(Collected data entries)
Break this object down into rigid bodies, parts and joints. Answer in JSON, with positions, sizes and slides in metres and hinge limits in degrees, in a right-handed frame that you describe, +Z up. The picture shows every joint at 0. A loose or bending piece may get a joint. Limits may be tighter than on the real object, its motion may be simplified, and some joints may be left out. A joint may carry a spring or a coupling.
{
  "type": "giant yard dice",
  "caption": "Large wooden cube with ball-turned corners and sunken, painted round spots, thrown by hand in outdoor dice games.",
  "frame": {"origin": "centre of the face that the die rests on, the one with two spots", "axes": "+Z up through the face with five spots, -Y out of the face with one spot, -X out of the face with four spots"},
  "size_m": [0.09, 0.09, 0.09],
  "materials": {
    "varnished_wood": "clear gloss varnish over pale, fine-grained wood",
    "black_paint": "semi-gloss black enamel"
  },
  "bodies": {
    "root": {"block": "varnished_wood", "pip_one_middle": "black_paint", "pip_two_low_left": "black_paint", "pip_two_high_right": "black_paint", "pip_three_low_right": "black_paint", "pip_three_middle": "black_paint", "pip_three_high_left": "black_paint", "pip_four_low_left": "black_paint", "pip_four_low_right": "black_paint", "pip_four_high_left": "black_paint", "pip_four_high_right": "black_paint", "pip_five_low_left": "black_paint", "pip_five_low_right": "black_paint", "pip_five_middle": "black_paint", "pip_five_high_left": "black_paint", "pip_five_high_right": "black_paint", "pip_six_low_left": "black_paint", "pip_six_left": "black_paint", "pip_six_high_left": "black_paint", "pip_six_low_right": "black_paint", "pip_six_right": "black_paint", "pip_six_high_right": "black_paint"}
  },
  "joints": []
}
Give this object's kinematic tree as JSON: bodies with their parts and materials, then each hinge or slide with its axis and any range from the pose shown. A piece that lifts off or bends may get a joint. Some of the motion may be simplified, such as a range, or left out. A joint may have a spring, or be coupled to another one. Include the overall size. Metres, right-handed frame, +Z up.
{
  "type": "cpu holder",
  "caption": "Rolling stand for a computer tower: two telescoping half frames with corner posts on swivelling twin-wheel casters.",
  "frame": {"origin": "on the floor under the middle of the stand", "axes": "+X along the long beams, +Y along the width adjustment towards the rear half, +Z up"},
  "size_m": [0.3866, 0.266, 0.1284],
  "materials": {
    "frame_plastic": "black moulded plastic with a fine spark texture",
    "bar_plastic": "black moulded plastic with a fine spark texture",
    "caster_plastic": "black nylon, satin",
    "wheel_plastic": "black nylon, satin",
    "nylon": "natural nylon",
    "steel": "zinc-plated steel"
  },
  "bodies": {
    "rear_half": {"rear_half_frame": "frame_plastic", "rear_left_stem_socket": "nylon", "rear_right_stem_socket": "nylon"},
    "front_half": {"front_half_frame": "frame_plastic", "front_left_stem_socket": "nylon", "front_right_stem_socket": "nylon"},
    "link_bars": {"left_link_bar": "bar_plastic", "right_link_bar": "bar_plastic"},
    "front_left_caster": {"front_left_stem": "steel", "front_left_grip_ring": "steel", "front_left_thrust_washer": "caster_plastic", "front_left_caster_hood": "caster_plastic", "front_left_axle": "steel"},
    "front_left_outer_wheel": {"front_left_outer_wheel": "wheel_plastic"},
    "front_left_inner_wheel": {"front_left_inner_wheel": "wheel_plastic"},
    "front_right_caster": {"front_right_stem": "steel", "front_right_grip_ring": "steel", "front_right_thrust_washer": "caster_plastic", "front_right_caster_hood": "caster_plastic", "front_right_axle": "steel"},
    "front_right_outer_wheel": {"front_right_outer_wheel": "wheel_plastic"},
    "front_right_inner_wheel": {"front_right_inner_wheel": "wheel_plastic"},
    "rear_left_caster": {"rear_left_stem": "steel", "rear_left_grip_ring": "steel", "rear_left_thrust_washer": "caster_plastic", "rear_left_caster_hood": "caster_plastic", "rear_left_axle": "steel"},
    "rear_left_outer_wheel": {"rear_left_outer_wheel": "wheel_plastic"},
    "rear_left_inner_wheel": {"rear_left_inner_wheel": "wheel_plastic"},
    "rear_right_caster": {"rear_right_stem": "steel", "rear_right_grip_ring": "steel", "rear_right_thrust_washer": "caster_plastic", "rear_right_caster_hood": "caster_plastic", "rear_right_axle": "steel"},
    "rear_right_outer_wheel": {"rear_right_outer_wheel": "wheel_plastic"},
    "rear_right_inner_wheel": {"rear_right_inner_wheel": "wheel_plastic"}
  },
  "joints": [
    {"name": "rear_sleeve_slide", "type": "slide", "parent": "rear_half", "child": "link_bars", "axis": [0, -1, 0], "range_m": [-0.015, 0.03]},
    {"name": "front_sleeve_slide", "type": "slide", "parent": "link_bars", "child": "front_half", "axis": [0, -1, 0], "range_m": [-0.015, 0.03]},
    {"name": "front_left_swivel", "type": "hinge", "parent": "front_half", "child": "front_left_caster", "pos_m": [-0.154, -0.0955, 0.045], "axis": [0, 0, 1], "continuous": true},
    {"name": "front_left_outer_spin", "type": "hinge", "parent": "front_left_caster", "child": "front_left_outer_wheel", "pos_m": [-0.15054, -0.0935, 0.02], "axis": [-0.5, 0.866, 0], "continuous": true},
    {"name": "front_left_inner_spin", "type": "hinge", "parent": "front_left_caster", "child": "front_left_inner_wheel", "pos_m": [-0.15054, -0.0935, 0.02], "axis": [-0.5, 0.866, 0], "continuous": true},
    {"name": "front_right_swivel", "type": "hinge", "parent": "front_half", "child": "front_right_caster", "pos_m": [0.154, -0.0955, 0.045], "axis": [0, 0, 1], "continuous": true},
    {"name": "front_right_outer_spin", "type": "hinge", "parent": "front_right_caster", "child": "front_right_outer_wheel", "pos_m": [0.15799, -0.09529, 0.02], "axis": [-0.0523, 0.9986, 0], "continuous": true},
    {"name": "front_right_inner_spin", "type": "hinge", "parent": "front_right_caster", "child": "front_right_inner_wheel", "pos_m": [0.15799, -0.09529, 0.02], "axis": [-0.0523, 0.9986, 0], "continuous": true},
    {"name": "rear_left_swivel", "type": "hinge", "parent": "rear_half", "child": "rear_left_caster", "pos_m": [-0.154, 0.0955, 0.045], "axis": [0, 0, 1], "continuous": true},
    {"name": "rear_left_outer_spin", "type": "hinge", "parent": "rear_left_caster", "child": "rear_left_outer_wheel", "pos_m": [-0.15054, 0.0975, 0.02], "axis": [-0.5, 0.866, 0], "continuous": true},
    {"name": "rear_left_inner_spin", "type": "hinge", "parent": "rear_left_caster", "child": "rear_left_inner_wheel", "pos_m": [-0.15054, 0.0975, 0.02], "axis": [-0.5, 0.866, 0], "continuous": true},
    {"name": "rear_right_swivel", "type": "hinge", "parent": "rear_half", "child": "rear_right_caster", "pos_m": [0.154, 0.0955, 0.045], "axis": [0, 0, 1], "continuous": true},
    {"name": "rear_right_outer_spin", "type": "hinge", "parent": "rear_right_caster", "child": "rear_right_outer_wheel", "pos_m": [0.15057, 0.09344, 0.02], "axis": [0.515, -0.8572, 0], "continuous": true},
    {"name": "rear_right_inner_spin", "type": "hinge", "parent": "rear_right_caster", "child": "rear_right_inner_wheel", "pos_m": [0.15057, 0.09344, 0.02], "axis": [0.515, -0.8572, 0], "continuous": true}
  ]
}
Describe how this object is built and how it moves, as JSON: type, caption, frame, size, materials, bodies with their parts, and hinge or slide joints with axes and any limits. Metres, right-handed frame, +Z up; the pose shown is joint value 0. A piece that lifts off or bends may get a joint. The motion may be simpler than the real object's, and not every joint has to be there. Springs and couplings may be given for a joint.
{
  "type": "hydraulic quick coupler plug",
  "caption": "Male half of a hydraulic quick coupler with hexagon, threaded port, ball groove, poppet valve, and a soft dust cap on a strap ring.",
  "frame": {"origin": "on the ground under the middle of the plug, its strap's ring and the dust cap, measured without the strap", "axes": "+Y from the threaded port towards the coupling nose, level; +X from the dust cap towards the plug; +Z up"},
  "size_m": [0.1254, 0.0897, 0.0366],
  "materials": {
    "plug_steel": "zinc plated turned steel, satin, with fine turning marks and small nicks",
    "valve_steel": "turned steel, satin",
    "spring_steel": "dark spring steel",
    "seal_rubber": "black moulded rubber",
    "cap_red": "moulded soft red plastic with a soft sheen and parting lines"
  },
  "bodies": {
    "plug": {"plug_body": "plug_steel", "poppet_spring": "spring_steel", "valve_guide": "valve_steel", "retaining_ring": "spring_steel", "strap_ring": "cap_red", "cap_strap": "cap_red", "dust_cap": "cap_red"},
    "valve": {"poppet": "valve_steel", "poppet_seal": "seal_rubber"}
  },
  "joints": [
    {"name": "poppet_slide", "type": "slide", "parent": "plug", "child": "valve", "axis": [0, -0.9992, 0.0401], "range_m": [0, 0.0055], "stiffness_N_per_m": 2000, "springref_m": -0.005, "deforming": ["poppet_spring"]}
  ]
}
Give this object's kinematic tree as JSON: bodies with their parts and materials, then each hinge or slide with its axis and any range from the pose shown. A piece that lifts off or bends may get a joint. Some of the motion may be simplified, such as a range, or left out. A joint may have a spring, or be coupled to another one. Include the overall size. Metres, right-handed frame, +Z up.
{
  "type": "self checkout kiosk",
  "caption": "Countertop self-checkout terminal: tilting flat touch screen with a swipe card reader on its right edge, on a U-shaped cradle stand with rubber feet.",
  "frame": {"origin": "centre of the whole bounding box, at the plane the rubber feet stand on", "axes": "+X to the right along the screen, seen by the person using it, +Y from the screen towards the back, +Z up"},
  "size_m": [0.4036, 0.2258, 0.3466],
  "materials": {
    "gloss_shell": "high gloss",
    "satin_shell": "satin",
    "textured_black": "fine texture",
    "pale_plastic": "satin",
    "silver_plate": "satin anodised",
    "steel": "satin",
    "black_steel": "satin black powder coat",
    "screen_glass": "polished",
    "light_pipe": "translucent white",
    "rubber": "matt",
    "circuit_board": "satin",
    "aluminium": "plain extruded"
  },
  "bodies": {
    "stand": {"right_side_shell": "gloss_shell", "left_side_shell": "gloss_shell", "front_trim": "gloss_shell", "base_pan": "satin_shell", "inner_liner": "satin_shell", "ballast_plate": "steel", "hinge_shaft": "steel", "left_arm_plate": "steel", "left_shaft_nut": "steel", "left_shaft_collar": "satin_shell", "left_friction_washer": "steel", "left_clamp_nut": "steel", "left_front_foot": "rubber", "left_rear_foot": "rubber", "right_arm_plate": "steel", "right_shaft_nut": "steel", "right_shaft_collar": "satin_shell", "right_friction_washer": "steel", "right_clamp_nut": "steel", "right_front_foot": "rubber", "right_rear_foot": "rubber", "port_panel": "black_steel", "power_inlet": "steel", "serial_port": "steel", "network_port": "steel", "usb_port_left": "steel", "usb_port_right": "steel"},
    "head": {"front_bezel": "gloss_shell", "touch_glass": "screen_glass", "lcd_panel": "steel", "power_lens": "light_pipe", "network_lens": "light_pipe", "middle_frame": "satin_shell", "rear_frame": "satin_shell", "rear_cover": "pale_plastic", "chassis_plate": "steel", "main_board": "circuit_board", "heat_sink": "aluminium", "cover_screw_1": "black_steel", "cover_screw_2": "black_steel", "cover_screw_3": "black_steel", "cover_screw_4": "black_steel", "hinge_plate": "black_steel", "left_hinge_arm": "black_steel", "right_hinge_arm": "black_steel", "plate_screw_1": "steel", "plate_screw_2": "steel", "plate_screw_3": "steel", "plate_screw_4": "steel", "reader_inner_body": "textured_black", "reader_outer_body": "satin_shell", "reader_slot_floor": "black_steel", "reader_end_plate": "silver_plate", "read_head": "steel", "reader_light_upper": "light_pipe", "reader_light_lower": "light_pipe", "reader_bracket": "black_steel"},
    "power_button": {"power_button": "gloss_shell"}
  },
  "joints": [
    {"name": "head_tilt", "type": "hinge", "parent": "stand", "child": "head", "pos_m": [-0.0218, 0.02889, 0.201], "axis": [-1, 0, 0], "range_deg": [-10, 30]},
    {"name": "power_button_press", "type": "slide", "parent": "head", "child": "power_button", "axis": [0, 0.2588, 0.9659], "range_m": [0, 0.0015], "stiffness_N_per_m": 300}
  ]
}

What the exercise asks
Copy every line of the listing that contains the word "handed".

Right answer
Break this object down into rigid bodies, parts and joints. Answer in JSON, with positions, sizes and slides in metres and hinge limits in degrees, in a right-handed frame that you describe, +Z up. The picture shows every joint at 0. A loose or bending piece may get a joint. Limits may be tighter than on the real object, its motion may be simplified, and some joints may be left out. A joint may carry a spring or a coupling.
Give this object's kinematic tree as JSON: bodies with their parts and materials, then each hinge or slide with its axis and any range from the pose shown. A piece that lifts off or bends may get a joint. Some of the motion may be simplified, such as a range, or left out. A joint may have a spring, or be coupled to another one. Include the overall size. Metres, right-handed frame, +Z up.
Describe how this object is built and how it moves, as JSON: type, caption, frame, size, materials, bodies with their parts, and hinge or slide joints with axes and any limits. Metres, right-handed frame, +Z up; the pose shown is joint value 0. A piece that lifts off or bends may get a joint. The motion may be simpler than the real object's, and not every joint has to be there. Springs and couplings may be given for a joint.
Give this object's kinematic tree as JSON: bodies with their parts and materials, then each hinge or slide with its axis and any range from the pose shown. A piece that lifts off or bends may get a joint. Some of the motion may be simplified, such as a range, or left out. A joint may have a spring, or be coupled to another one. Include the overall size. Metres, right-handed frame, +Z up.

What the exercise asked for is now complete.